I would like to determine a temporal derivative and a Laplacian by the finite differences method to solve the heat equation in a 1-dimensional case. My aim is to get the sources term that is why I need to get all left terms of the equation.

When I plot the sources term as a function of time, the result is surprising... very far from expected. Is this a problem with the np.reshape? Thanks for help ;)

#profil1D_theta.shape[0] : time
#profil1D_theta.shape[1] : space

#Out[986]: (328, 411)

T_tempo = 1./115. #time period

#Time derivative

dt_theta_list = []

for i in range(profil1D_theta.shape[0]-1):
    for j in range(profil1D_theta.shape[1]-1):
        dt_theta = (profil1D_theta[i+1,j] - profil1D_theta[i,j])/T_tempo

dt_theta = np.asarray(dt_theta_list)
dt_theta_reshape = dt_theta.reshape(328,411)

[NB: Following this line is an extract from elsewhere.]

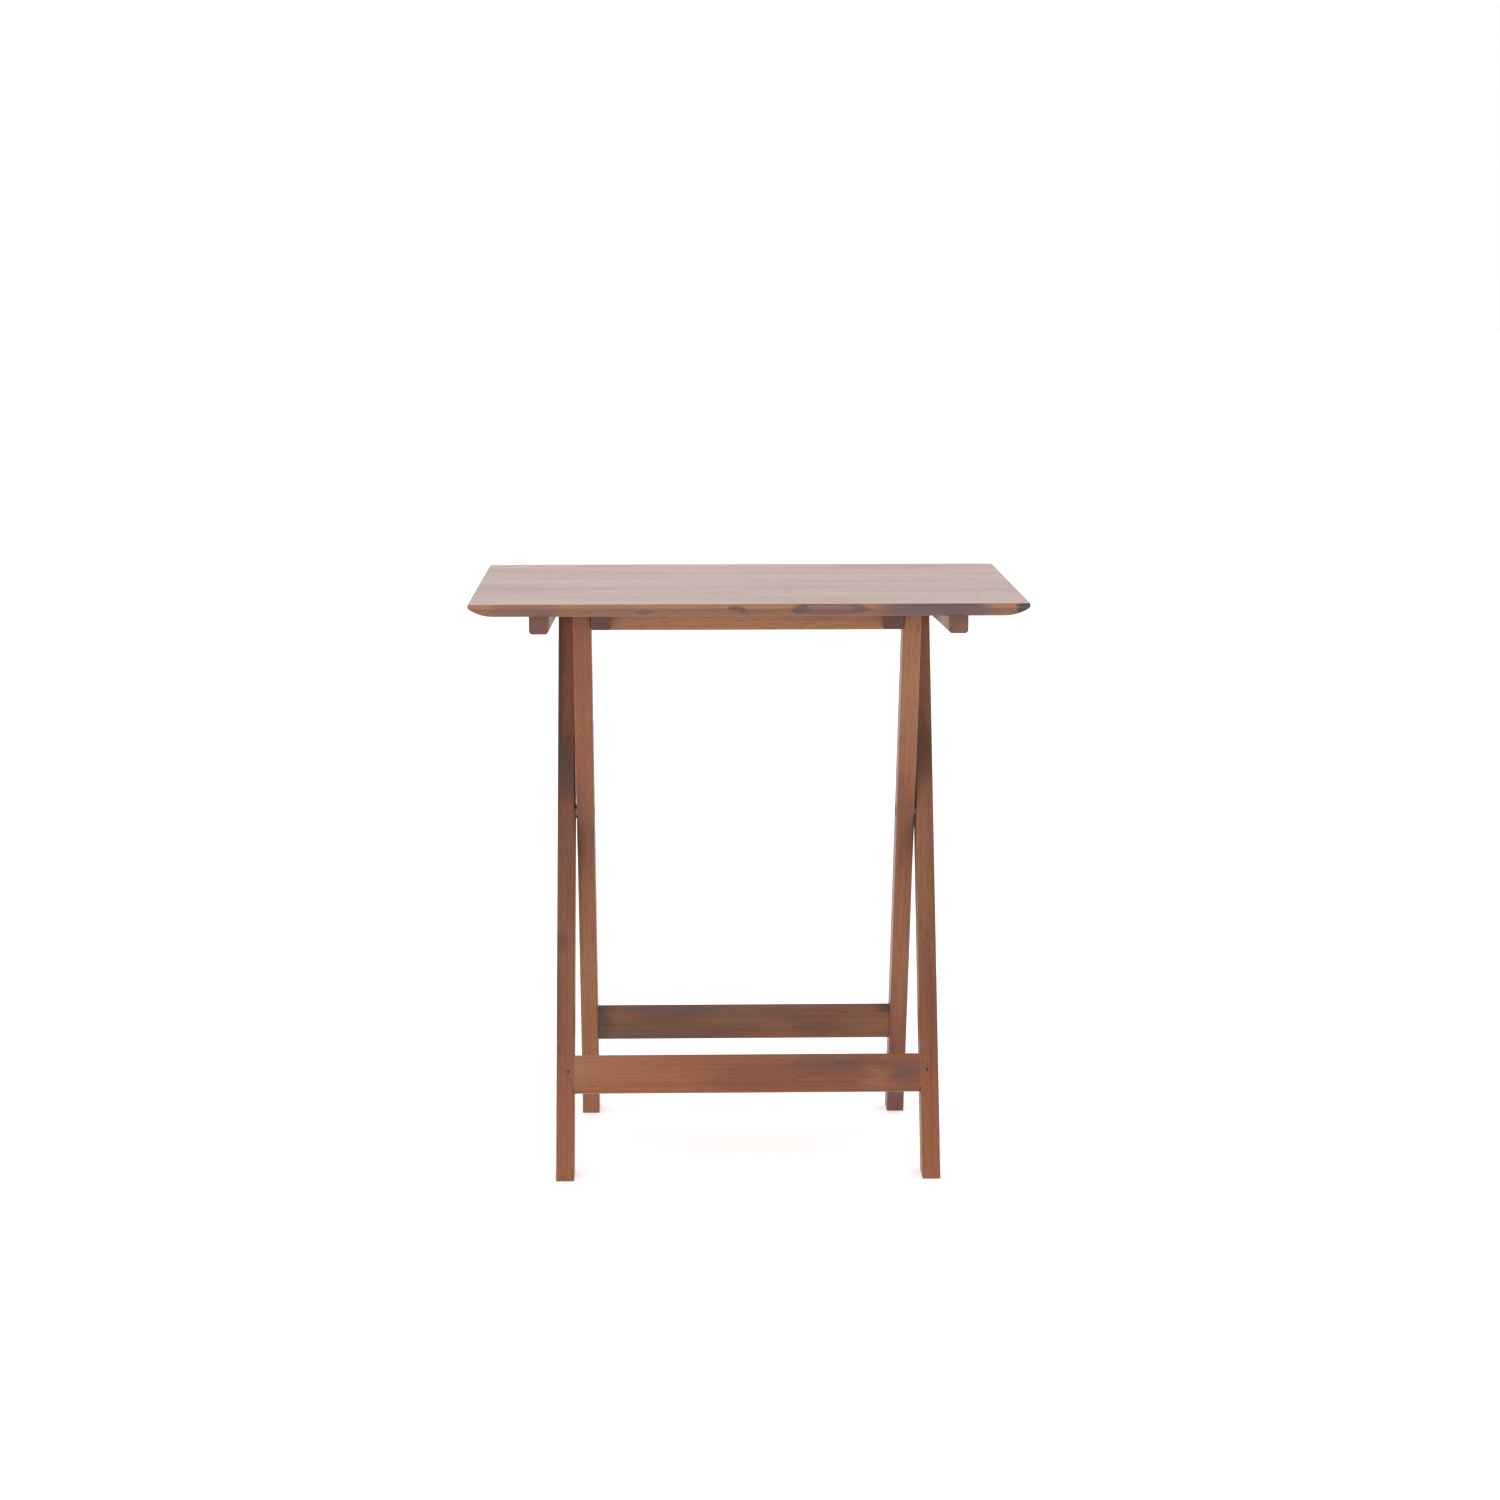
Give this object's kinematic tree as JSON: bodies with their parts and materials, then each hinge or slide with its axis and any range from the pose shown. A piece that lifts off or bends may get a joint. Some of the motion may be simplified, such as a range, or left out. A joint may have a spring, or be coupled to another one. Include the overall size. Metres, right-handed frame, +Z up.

T_spatial = 0.000021661 #spatial period

dx2test_theta_list =[]
for i in range(0,profil1D_theta.shape[0]-1):
    for j in range(0,profil1D_theta.shape[1]-1):
        dxtest_theta = (profil1D_theta[i,j+1] - 2*profil1D_theta[i,j] + profil1D_theta[i,j-1])/T_spatial**2

dx2test_theta = np.asarray(dx2test_theta_list)

dx2_theta_reshape = dx2test_theta.reshape(328,411)

rho = 7850. 
C = 500. 
k = 42. 
D = k/(rho*C) 
e = 3.*0.001 
b = 6.*0.001 
Boltz = 5.679373*10**(-8) 
Emissivite_echant = 0.97 #
T0 = 273.15 + 26. 
h = 5.

tau_th = rho*C*e/(2*h+8*Boltz*Emissivite_echant*T0**3)


profil1D_theta_reshape = profil1D_theta[0:328,0:411]


for i in range(0,profil1D_theta_reshape.shape[1]):
    for j in range(0,profil1D_theta_reshape.shape[0]):
        w_chaleur1D = rho*C*(dt_theta_reshape[j,i]+1./(tau_th)*profil1D_theta_reshape[j,i] - D*dx_theta_reshape[j,i])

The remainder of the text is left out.